**Exercise instructions**:
Hand back each line, unchanged, from the top down to the line where "with its parts." sits.

**Recorded information**:
++++++++++++++++++++
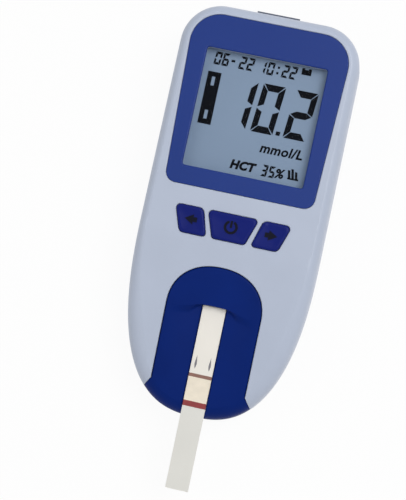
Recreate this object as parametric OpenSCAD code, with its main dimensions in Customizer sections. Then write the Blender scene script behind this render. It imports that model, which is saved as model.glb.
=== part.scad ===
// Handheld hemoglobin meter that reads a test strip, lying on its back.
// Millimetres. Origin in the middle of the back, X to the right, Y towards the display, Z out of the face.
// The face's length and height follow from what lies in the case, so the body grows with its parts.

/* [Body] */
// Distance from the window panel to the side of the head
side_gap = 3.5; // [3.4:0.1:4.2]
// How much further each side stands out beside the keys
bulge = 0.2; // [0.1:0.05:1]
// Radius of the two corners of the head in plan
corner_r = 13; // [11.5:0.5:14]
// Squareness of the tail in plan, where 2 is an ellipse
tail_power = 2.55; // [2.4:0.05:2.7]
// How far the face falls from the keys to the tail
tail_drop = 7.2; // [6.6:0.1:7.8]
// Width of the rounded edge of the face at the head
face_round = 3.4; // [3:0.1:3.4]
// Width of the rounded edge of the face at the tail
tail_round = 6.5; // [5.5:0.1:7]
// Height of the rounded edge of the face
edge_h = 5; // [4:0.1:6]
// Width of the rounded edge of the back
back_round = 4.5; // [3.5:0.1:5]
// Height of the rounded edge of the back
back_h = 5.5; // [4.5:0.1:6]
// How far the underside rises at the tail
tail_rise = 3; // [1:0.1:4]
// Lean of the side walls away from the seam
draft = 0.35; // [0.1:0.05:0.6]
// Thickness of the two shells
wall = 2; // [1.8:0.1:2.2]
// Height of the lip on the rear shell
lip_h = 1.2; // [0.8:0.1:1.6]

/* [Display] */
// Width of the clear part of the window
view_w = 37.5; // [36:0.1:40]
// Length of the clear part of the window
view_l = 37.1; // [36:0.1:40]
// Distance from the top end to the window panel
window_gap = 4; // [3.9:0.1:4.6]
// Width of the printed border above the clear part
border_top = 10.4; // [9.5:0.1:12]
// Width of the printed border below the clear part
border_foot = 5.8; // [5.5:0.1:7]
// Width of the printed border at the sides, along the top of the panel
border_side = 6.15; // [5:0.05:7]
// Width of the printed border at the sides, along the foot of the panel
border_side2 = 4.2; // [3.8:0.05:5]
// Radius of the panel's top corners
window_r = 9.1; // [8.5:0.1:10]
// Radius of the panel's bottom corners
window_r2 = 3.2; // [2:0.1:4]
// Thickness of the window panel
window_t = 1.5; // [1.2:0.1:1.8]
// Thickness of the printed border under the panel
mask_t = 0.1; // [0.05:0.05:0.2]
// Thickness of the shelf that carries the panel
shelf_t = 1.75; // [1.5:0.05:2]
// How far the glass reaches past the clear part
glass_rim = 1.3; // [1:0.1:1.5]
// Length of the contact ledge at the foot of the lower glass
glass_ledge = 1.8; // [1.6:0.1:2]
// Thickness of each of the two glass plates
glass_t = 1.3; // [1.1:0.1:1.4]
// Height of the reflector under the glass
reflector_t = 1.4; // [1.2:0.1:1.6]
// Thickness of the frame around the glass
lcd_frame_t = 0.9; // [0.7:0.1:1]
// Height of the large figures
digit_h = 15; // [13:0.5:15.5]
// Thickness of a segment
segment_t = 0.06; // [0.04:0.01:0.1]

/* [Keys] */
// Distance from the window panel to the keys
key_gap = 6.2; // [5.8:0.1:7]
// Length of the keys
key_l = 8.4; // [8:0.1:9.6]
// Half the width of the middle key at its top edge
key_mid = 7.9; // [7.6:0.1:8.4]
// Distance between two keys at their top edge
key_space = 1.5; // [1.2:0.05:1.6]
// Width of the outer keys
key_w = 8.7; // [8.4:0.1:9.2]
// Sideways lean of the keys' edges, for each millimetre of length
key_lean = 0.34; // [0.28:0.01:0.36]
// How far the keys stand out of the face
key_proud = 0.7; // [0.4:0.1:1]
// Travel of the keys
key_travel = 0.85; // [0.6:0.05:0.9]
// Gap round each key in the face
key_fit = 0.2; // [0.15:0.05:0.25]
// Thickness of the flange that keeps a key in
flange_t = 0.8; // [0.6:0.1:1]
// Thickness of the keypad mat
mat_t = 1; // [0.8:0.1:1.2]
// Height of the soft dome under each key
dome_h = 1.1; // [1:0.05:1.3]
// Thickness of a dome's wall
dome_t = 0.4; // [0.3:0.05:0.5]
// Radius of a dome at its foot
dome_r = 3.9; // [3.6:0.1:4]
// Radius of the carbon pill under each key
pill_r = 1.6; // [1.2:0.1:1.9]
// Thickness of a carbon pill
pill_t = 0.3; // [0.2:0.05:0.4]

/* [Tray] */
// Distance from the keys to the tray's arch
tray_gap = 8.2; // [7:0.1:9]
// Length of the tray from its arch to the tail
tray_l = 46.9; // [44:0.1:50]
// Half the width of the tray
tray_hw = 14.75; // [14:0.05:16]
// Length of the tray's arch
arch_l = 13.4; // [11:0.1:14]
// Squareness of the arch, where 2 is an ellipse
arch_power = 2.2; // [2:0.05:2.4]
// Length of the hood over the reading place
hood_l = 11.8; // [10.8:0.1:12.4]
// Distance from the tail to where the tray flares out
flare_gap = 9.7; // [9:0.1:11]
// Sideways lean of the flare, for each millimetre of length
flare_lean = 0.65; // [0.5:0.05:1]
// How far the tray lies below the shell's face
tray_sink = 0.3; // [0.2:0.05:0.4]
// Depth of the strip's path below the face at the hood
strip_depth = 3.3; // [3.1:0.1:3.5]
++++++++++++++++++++
**Response to this exercise**:
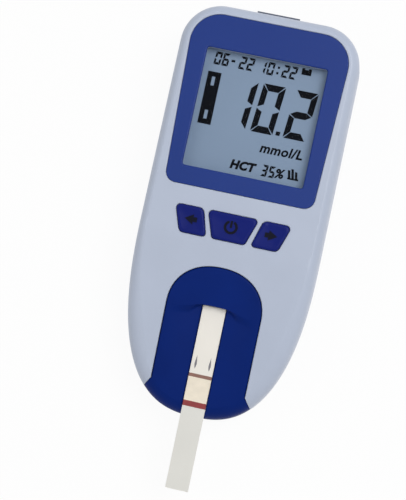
Recreate this object as parametric OpenSCAD code, with its main dimensions in Customizer sections. Then write the Blender scene script behind this render. It imports that model, which is saved as model.glb.
=== part.scad ===
// Handheld hemoglobin meter that reads a test strip, lying on its back.
// Millimetres. Origin in the middle of the back, X to the right, Y towards the display, Z out of the face.
// The face's length and height follow from what lies in the case, so the body grows with its parts.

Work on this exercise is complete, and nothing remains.